После просмотра фильма Игоря Таланкина «Чайковский» я несколько раз слышала от музыкантов-профессиналов, что в сцене исполнения Шестой симфонии Смоктуновский работает неправильно: нельзя начинать дирижировать тем взмахом руки, который делает он. А по-моему, этот жест гениален. Чайковский движением руки как будто поднимает оркестрантов с мест, притягивает их к себе, берет в союзники, со-творцы созданной им музыки. И какое имеет значение, что это движение не соответствует правилам дирижерской техники! Этот взмах руки впечатался в мою память.
Вспоминая виденные мною спектакли, я обнаружила странное свойство: мне вспоминаются жесты. Причем жесты и пластика, идущие как бы вразрез с происходящим на сцене. С детства помню Гоголеву в «Макбете», когда она проходила через всю сцену в белом платье, с вытянутыми перед собой руками и странно терла друг о друга кисти. «Леди долго руки мыла, / Леди крепко руки терла. / Эта леди не забыла / Окровавленного горла», — писал Ходасевич.
Помню странный танец Александра Лазарева в «Иркутской истории», помню трогательную, застывшую у портала фигурку Ольги Яковлевой с прижатым к груди бумажным змеем из «Месяца в деревне» — единственное, что у нее осталось, когда рабочие сцены уже разбирали декорации, а публика должна была расходиться по домам, но все сидели молча на местах…
Это жесты, выражающие определенное душевное движение. Точно найденные знаки, которые впечатались в мою зрительскую память.

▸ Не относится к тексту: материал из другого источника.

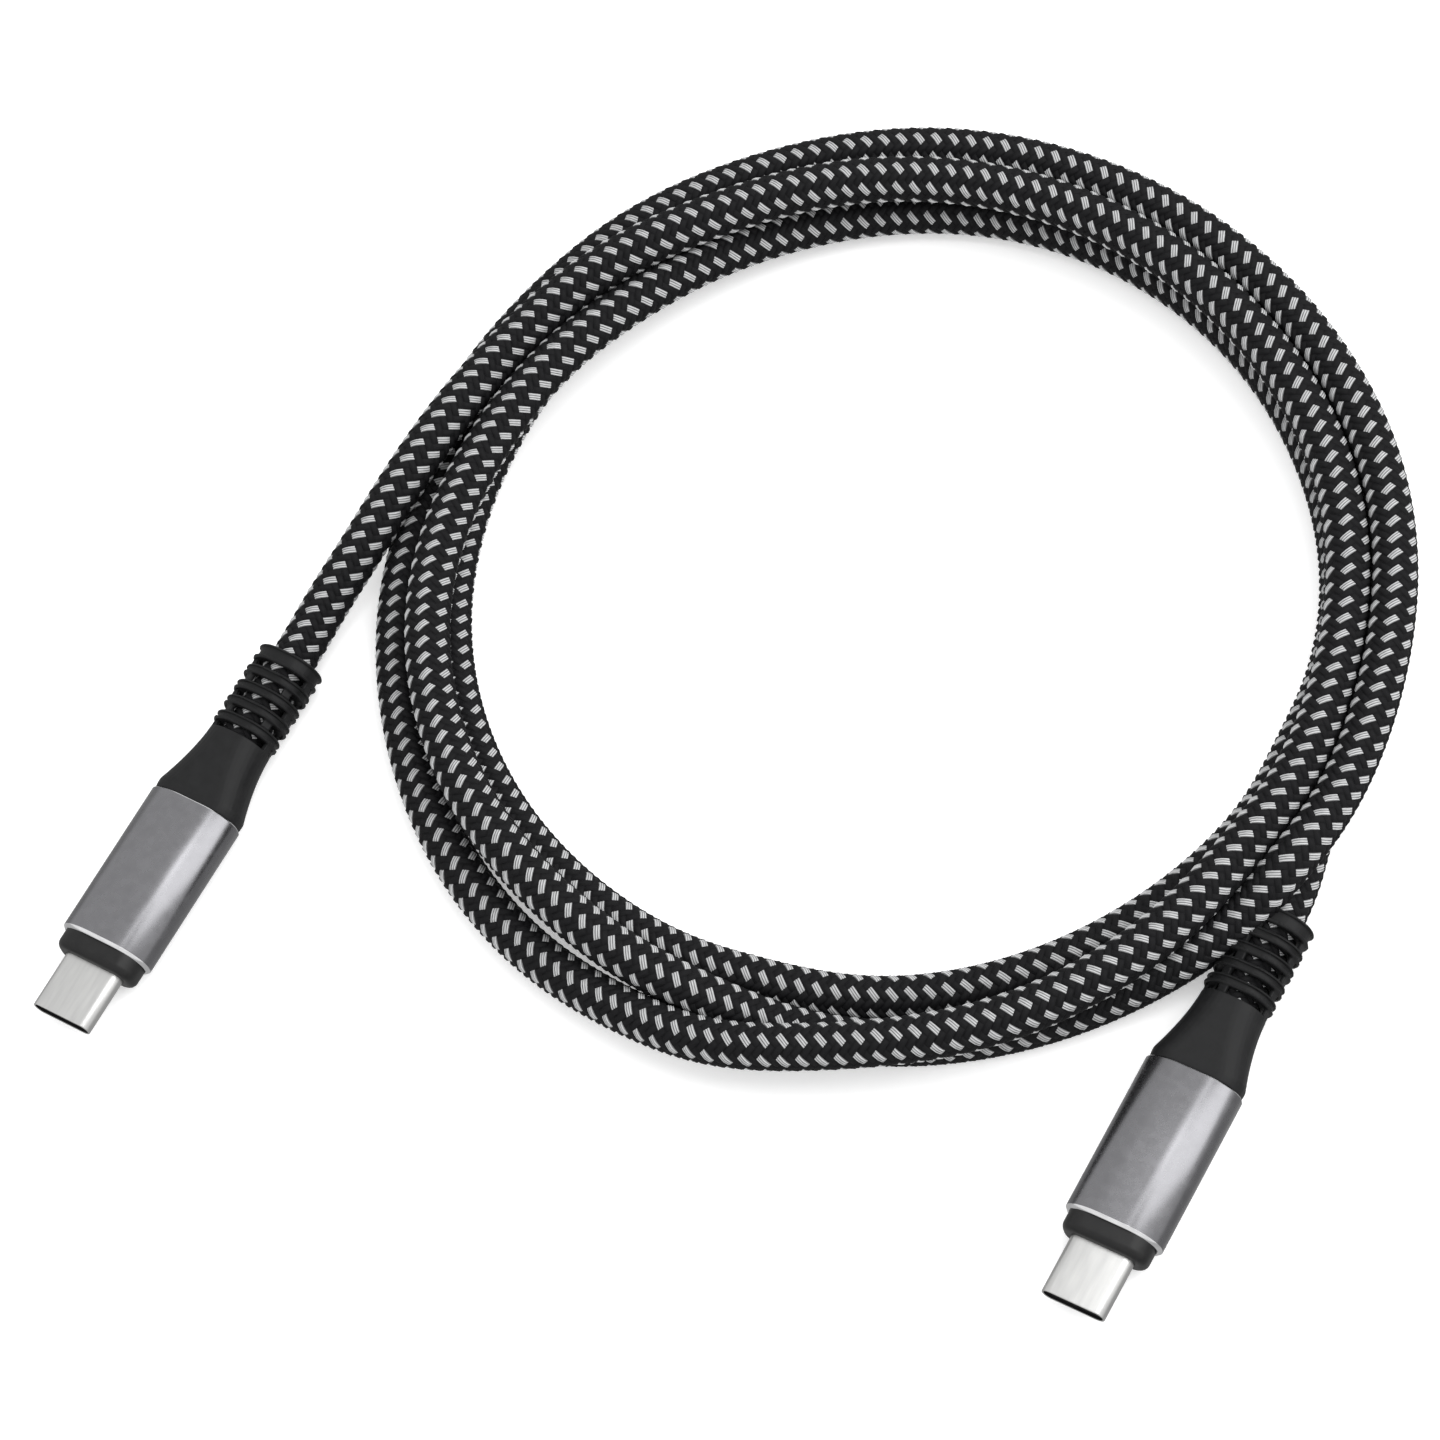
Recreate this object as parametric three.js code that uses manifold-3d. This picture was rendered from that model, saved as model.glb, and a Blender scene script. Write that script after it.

Какое прекрасное пластическое решение нашла Алиса Фрейндлих в третьем акте «Макбета» (постановка Тимура Чхеидзе в БДТ), в сцене сомнамбулического сна. Здесь было прекрасно все: и уникальная интонация актрисы — то, что в профессии зовется «сотой интонацией», то есть то, что невозможно повторить; неожиданно лысый парик, и прекрасное запрокинутое молодое лицо мертвой леди Макбет, и едва проступающая улыбка на этом лице, когда к ее ногам кладут отрезанную голову Макбета.